# Data extract:

╭──

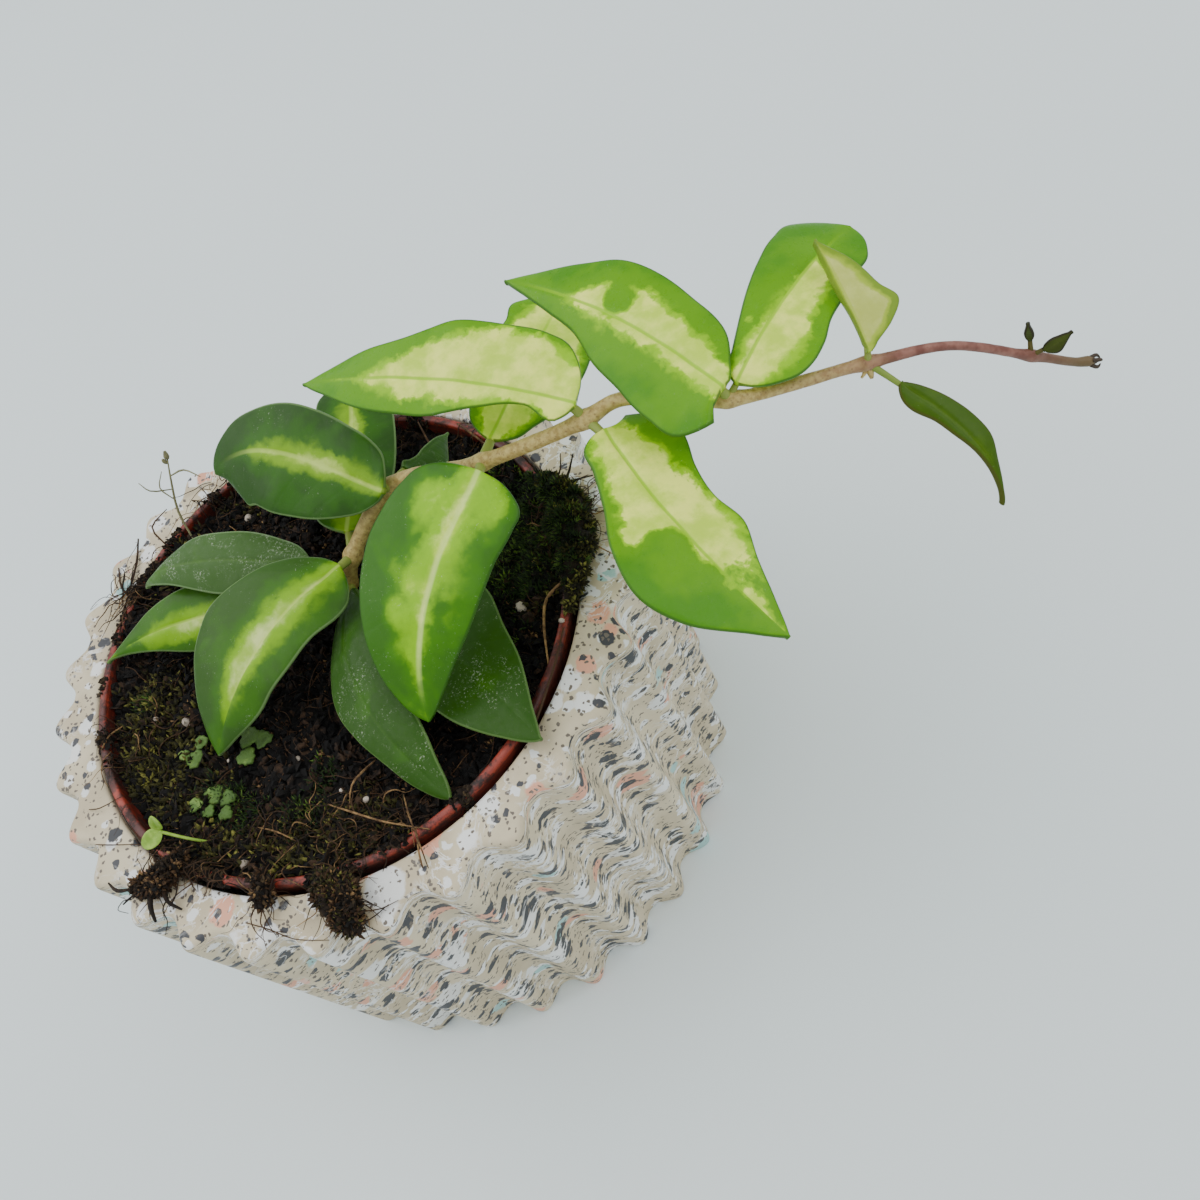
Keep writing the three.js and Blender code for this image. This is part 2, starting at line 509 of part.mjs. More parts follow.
function soil() {
  const foot = PLANTER_FLOOR + GAP + POT_WALL + GAP;
  const lip = POT_TOP - LIP_HEIGHT;
  const ring = (radius, height) => Array.from({ length: SOIL_SEGMENTS }, (_, i) => {
    const a = (2 * Math.PI * i) / SOIL_SEGMENTS;
    const x = radius * Math.cos(a);
    const y = radius * Math.sin(a);
    return new THREE.Vector3(x, y, height === undefined ? soilHeight(x, y) : height);
  });
  const rings = [
    ring(POT_FOOT_RADIUS - POT_WALL - 1.8, foot),
    ring(POT_RADIUS - 5.2, lip - 1.5),
    ring(POT_RADIUS - 3.4),
    ...[50, 43, 36, 29, 22, 15, 8].map((radius) => ring(radius)),
  ];
  const body = solidOf(loft(rings));
  return geometryOfSolid(largestPiece(body.subtract(solidOf(vineTube(GAP, 0.2)))));
}

// ---------------------------------------------------------------- clods and seedling

/** A closed tube along points, with a radius at each, drawn through steps + 1 rings. */
function limb(points, radii, steps, sides, flatness = 1) {
  const curve = new THREE.CatmullRomCurve3(points.map(vec));
  const radiusAt = (u) => {
    const at = u * (radii.length - 1);
    const low = Math.min(radii.length - 2, Math.floor(at));
    return THREE.MathUtils.lerp(radii[low], radii[low + 1], at - low);
  };
  const rings = Array.from({ length: steps + 1 }, (_, k) => {
    const u = k / steps;
    const tangent = curve.getTangent(u);
    const across = Math.abs(tangent.z) > 0.9 ? new THREE.Vector3(1, 0, 0) : new THREE.Vector3(0, 0, 1);
    const side = new THREE.Vector3().crossVectors(tangent, across).normalize();
    const up = new THREE.Vector3().crossVectors(side, tangent);
    return Array.from({ length: sides }, (_, i) => {
      const a = (2 * Math.PI * i) / sides;
      return curve.getPoint(u).addScaledVector(up, flatness * radiusAt(u) * Math.sin(a))
        .addScaledVector(side, -radiusAt(u) * Math.cos(a));
    });
  });
  return loft(rings);
}

/** A lumpy clod, cut so that it lies on the rim, on the planter's top and above the soil. */
function clod(path, settled) {
  const lumpy = path.map(([at, radius], k) => [at, radius * (1 + 0.12 * Math.sin(5 * k + at[0]))]);
  const body = solidOf(limb(lumpy.map((p) => p[0]), lumpy.map((p) => p[1]), CLOD_STEPS, CLOD_SIDES, 0.8));
  return geometryOfSolid(largestPiece(body.subtract(settled)));
}

function seedling() {
  const radii = SEEDLING_STALK.map(() => SEEDLING_RADIUS);
  let body = solidOf(limb(SEEDLING_STALK, radii, 4, 6));
  for (const leaf of SEED_LEAVES) {
    const blade = new THREE.SphereGeometry(0.5, 10, 6);
    blade.scale(leaf.length, leaf.width, SEED_LEAF_THICKNESS);
    const turn = new THREE.Quaternion().setFromUnitVectors(new THREE.Vector3(1, 0, 0), vec(leaf.along).normalize());
    blade.applyQuaternion(turn);
    blade.translate(...leaf.at);
    body = body.add(solidOf(blade));
  }
  return geometryOfSolid(largestPiece(body));
}

// ---------------------------------------------------------------- the whole plant

const terrazzo = material('#b9ae9d', 0.55);
const plastic = material('#a8432a', 0.5);
const peat = material('#1f1813', 0.95);
const bark = material('#a07c5c', 0.6);
const moss = material('#34401a', 0.95);
const weed = material('#8fb53c', 0.5);
const youngLeaf = material('#6ea024', 0.4);
const oldLeaf = material('#2f6428', 0.45);
const OLD_NODES = ['soil', 'low', 'crown', 'inner'];

// What the clods lie on, grown by the clearance: the planter, filled up, with the pot and the peat.
const settledOn = solidOf(planterOutside(GAP)).add(potBody(GAP));

const plant = new THREE.Group();
plant.add(named('planter', planter(), terrazzo));
plant.add(named('nursery_pot', nurseryPot(), plastic));
plant.add(named('soil', soil(), peat));
plant.add(named('vine_stem', vineTube(), bark));
plant.add(named('seedling', seedling(), weed));
for (const [name, path] of Object.entries(CLODS)) {
  plant.add(named(name, clod(path, settledOn), name.startsWith('moss') ? moss : peat));
}
for (const [name, leaf] of Object.entries(LEAVES)) {
  plant.add(named(name, leafGeometry(leaf), OLD_NODES.includes(leaf.node) ? oldLeaf : youngLeaf));
}

export default plant;
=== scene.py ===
# %% [markdown]
# # A potted hoya, dressed for the camera
# The plant is a variegated wax plant in a terracotta-coloured nursery pot, which is dropped into a
# fluted terrazzo planter. The CAD model already has every solid in its right place. This file
# makes a finer piece for each of them in the same place, and adds what a solid can't show: the
# leaves' cream and green, roots, moss and crumbs of peat.

# %% The frame, and the tools of the trade
import math
import random

import bmesh
import bpy
import numpy as np
from mathutils import Matrix, Vector, noise


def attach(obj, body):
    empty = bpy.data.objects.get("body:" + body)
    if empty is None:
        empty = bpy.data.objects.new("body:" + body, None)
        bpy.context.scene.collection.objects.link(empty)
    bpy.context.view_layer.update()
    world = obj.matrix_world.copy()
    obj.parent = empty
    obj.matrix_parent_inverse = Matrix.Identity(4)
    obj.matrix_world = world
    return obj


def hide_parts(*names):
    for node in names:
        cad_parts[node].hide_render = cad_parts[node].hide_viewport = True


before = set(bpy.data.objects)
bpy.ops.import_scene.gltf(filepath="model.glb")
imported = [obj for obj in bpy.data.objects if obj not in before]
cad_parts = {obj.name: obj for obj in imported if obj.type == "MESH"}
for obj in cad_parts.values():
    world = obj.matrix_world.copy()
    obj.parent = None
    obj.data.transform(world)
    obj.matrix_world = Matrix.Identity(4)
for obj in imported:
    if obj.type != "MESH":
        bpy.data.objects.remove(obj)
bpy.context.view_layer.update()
MM = 0.001
BODY = "root"
print("CAD nodes:", len(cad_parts))

# %% [markdown]
# ## The camera
# A photograph fixes where its camera stood. Here the round rim of the pot, the flutes and the foot
# of the planter gave it: it looks down at 55 degrees, held 33 degrees out of level. The camera's
# three axes are worked out from those two angles, so nothing has to be aimed by eye.

# %% Camera
CAMERA_AT = (0.05608, -0.16703, 0.27744)  # metres
LOOKS_DOWN = math.radians(55.18)
ROLLED = math.radians(33.117)
FOCAL_PX = 1093.2  # focal length in pixels of the photograph
PHOTO_PX = 1200
SENSOR = 36.0  # mm


def camera_matrix():
    """The camera's place and turn, from its two angles."""
    ahead = Vector((0, math.cos(LOOKS_DOWN), -math.sin(LOOKS_DOWN)))
    right = Vector((1, 0, 0))
    up = Vector((0, math.sin(LOOKS_DOWN), math.cos(LOOKS_DOWN)))
    x = math.cos(ROLLED) * right - math.sin(ROLLED) * up
    y = math.sin(ROLLED) * right + math.cos(ROLLED) * up
    turn = Matrix((x, y, -ahead)).transposed()
    return Matrix.Translation(CAMERA_AT) @ turn.to_4x4()


def linked(name, data):
    """A new object, put into the scene."""
    thing = bpy.data.objects.new(name, data)
    bpy.context.scene.collection.objects.link(thing)
    return thing


camera_data = bpy.data.cameras.new("camera")
camera_data.sensor_width = SENSOR
camera_data.lens = SENSOR * FOCAL_PX / PHOTO_PX
camera_data.clip_start = 10 * MM
camera = linked("camera", camera_data)
camera.matrix_world = camera_matrix()
bpy.context.scene.camera = camera
print("lens in mm:", round(camera_data.lens, 2))

# %% [markdown]
# ## Helpers for nodes and colours
# Both shaders and Geometry Nodes are trees of nodes. One helper adds a node, sets it up and plugs
# it in, so that a recipe reads from top to bottom like a list. Three kinds come back again and
# again: Map Range makes a smooth step between two numbers, Mix blends two colours by such a step,
# and Noise gives the clouds and grain. Colours are written as a painter or web designer would, in
# sRGB hex, and turned to the linear values that Blender works in.

# %% Node and colour helpers


def linear(hex_colour):
    """An sRGB hex colour as linear RGBA."""
    parts = [int(hex_colour[k:k + 2], 16) / 255 for k in (1, 3, 5)]
    return (*(c / 12.92 if c <= 0.04045 else ((c + 0.055) / 1.055) ** 2.4 for c in parts), 1.0)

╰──

# Direction:
Repeat word for word the lines from the line containing "const plant = new THREE.Group();" to the line containing "obj.matrix_world = world", both lines included; nothing else should appear.

# Solution below:
const plant = new THREE.Group();
plant.add(named('planter', planter(), terrazzo));
plant.add(named('nursery_pot', nurseryPot(), plastic));
plant.add(named('soil', soil(), peat));
plant.add(named('vine_stem', vineTube(), bark));
plant.add(named('seedling', seedling(), weed));
for (const [name, path] of Object.entries(CLODS)) {
  plant.add(named(name, clod(path, settledOn), name.startsWith('moss') ? moss : peat));
}
for (const [name, leaf] of Object.entries(LEAVES)) {
  plant.add(named(name, leafGeometry(leaf), OLD_NODES.includes(leaf.node) ? oldLeaf : youngLeaf));
}

export default plant;
=== scene.py ===
# %% [markdown]
# # A potted hoya, dressed for the camera
# The plant is a variegated wax plant in a terracotta-coloured nursery pot, which is dropped into a
# fluted terrazzo planter. The CAD model already has every solid in its right place. This file
# makes a finer piece for each of them in the same place, and adds what a solid can't show: the
# leaves' cream and green, roots, moss and crumbs of peat.

# %% The frame, and the tools of the trade
import math
import random

import bmesh
import bpy
import numpy as np
from mathutils import Matrix, Vector, noise


def attach(obj, body):
    empty = bpy.data.objects.get("body:" + body)
    if empty is None:
        empty = bpy.data.objects.new("body:" + body, None)
        bpy.context.scene.collection.objects.link(empty)
    bpy.context.view_layer.update()
    world = obj.matrix_world.copy()
    obj.parent = empty
    obj.matrix_parent_inverse = Matrix.Identity(4)
    obj.matrix_world = world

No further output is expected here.